GIVEN DATA →

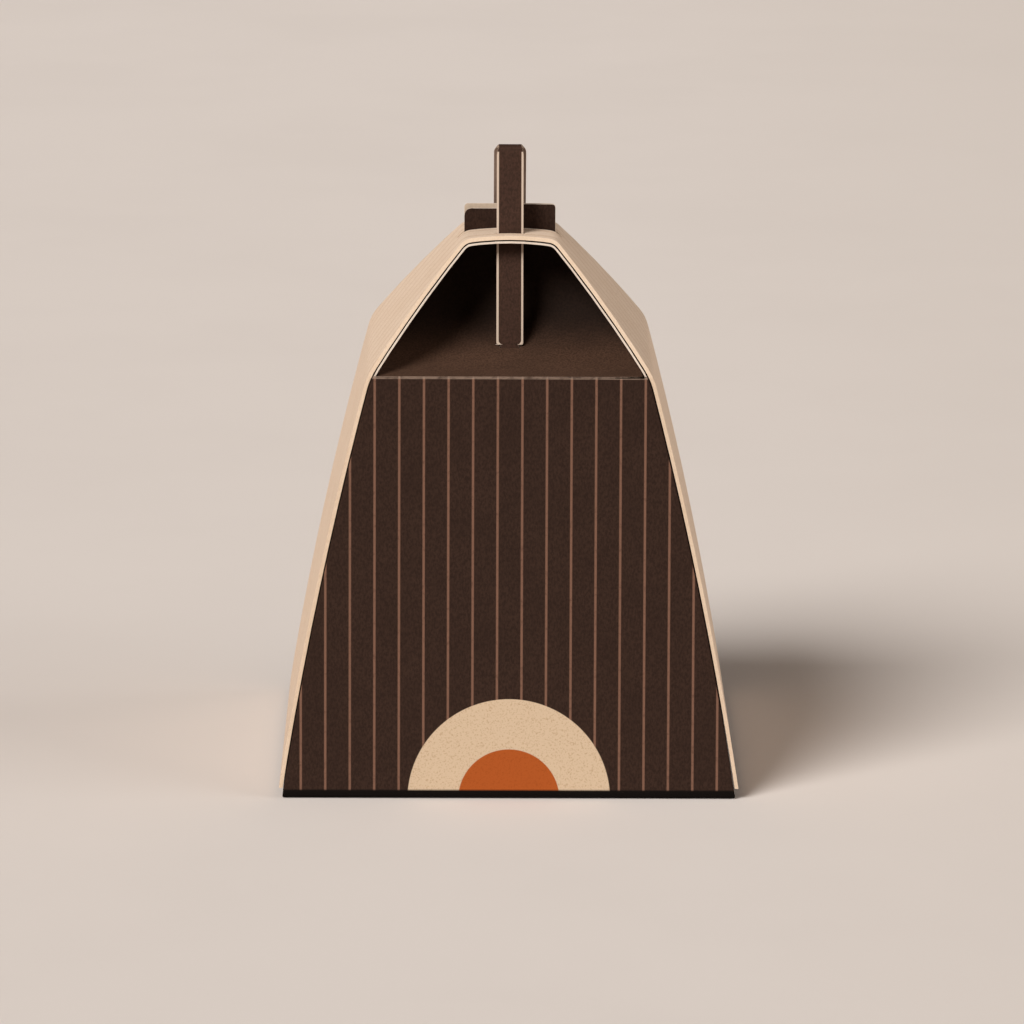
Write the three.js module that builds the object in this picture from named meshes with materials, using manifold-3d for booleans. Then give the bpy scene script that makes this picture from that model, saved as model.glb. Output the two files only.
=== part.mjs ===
// Folded paperboard snack box: a dark carton, a kraft sleeve over its sides and roof, and a strap handle.
// Millimetres, +Z up, +Y to the back. The origin is the centre of the footprint, on the surface it stands on.

import * as THREE from 'three';
import { mergeVertices } from 'three/addons/utils/BufferGeometryUtils.js';
import Module from 'manifold-3d';

const wasm = await Module();
wasm.setup();

// Outside of the whole box, measured over the sleeve
const baseWidth = 151;
const baseDepth = 133;
const shoulderWidth = 93;
const shoulderDepth = 96;
const bodyHeight = 136.8;
const topWidth = 30;
const topDepth = 30;
const roofHeight = 40;

// How the board bends: the outward bows of the side walls, the roof's slopes and its top, and the fold radii
const wallBow = 1.8;
const roofBow = 0.8;
const topBow = 1;
const shoulderRadius = 20;
const topRadius = 6;
const baseFoldRadius = 2.6;

// Boards, and the running gap between two of them
const sleeveBoard = 1.2;
const cartonBoard = 0.65;
const strapBoard = 1.0;
const plyGap = 0.35;

// The sleeve's walls stop this far above the surface
const sleeveLift = 3.6;

// Recessed end panels: how steeply they leave the shoulder fold, how far they stay low, and their side play
const recessSlope = THREE.MathUtils.degToRad(3);
const recessLowReach = 22;
const recessTurnHeight = 6;
const recessSidePlay = 0.5;

// Locking tongues at the top of the recessed panels, and the slot that they pass through
const tongueWidth = 30;
const tongueRise = 7.8;
const tongueStep = 1.4;
const tongueCorner = 1.4;
const tongueSlotEndPlay = 2.2;

// Strap handle
const strapWidth = 8.8;
const strapCrownWidth = 7.4;
const strapRearWidth = 10.6;
const strapRise = 27.3;
const strapCrownSpan = 6;
const strapRoofSpan = 19.6;
const strapFootSpan = 44;
const strapFoldRadius = 1.8;
const strapTaper = 2.2;
const strapSlotPlay = 0.3;
const strapNeckWidth = 6;
const strapFootGap = 0.5;
const strapFootCorner = 1.5;
const anchorWidth = 14;
const anchorHeight = 3.2;
const anchorDrop = 0.6;
const anchorCorner = 1;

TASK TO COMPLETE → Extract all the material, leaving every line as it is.

SOLUTION TO THE EXERCISE →
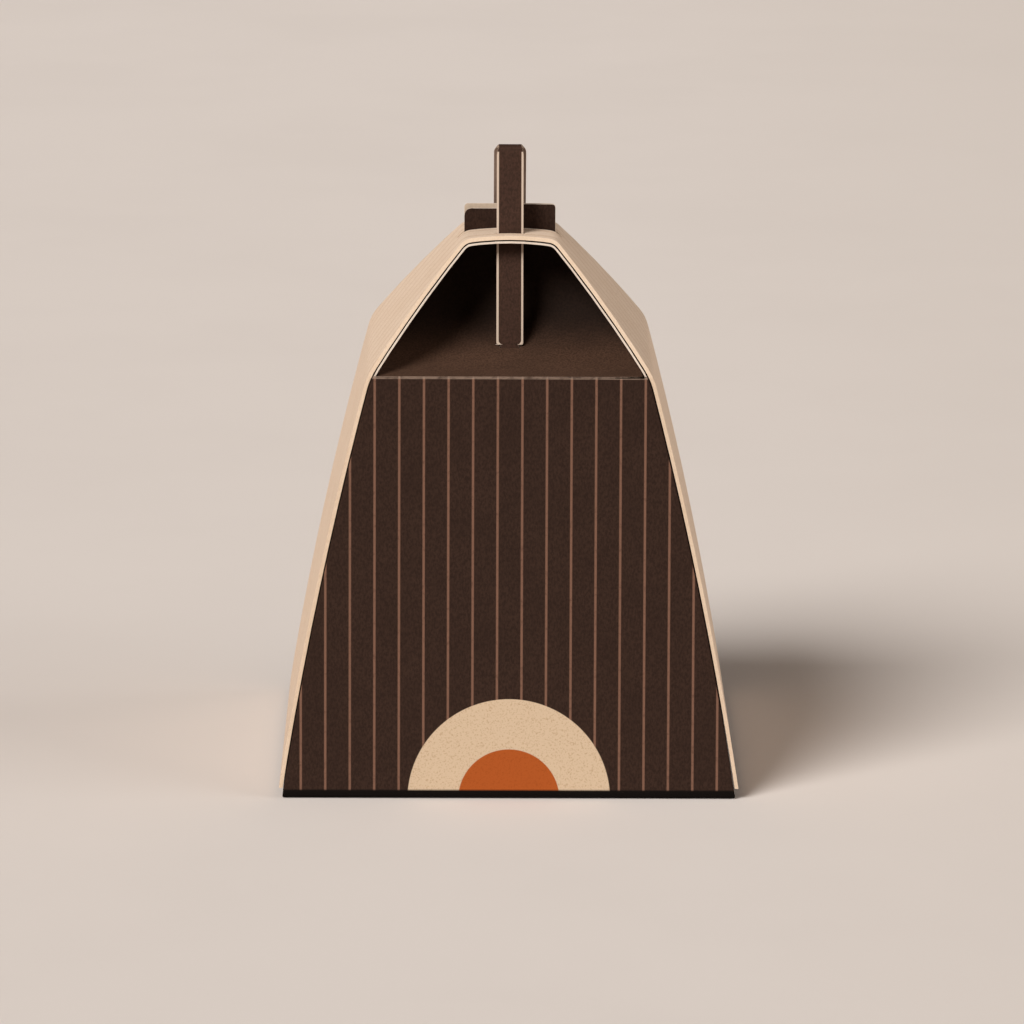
Write the three.js module that builds the object in this picture from named meshes with materials, using manifold-3d for booleans. Then give the bpy scene script that makes this picture from that model, saved as model.glb. Output the two files only.
=== part.mjs ===
// Folded paperboard snack box: a dark carton, a kraft sleeve over its sides and roof, and a strap handle.
// Millimetres, +Z up, +Y to the back. The origin is the centre of the footprint, on the surface it stands on.

import * as THREE from 'three';
import { mergeVertices } from 'three/addons/utils/BufferGeometryUtils.js';
import Module from 'manifold-3d';

const wasm = await Module();
wasm.setup();

// Outside of the whole box, measured over the sleeve
const baseWidth = 151;
const baseDepth = 133;
const shoulderWidth = 93;
const shoulderDepth = 96;
const bodyHeight = 136.8;
const topWidth = 30;
const topDepth = 30;
const roofHeight = 40;

// How the board bends: the outward bows of the side walls, the roof's slopes and its top, and the fold radii
const wallBow = 1.8;
const roofBow = 0.8;
const topBow = 1;
const shoulderRadius = 20;
const topRadius = 6;
const baseFoldRadius = 2.6;

// Boards, and the running gap between two of them
const sleeveBoard = 1.2;
const cartonBoard = 0.65;
const strapBoard = 1.0;
const plyGap = 0.35;

// The sleeve's walls stop this far above the surface
const sleeveLift = 3.6;

// Recessed end panels: how steeply they leave the shoulder fold, how far they stay low, and their side play
const recessSlope = THREE.MathUtils.degToRad(3);
const recessLowReach = 22;
const recessTurnHeight = 6;
const recessSidePlay = 0.5;

// Locking tongues at the top of the recessed panels, and the slot that they pass through
const tongueWidth = 30;
const tongueRise = 7.8;
const tongueStep = 1.4;
const tongueCorner = 1.4;
const tongueSlotEndPlay = 2.2;

// Strap handle
const strapWidth = 8.8;
const strapCrownWidth = 7.4;
const strapRearWidth = 10.6;
const strapRise = 27.3;
const strapCrownSpan = 6;
const strapRoofSpan = 19.6;
const strapFootSpan = 44;
const strapFoldRadius = 1.8;
const strapTaper = 2.2;
const strapSlotPlay = 0.3;
const strapNeckWidth = 6;
const strapFootGap = 0.5;
const strapFootCorner = 1.5;
const anchorWidth = 14;
const anchorHeight = 3.2;
const anchorDrop = 0.6;
const anchorCorner = 1;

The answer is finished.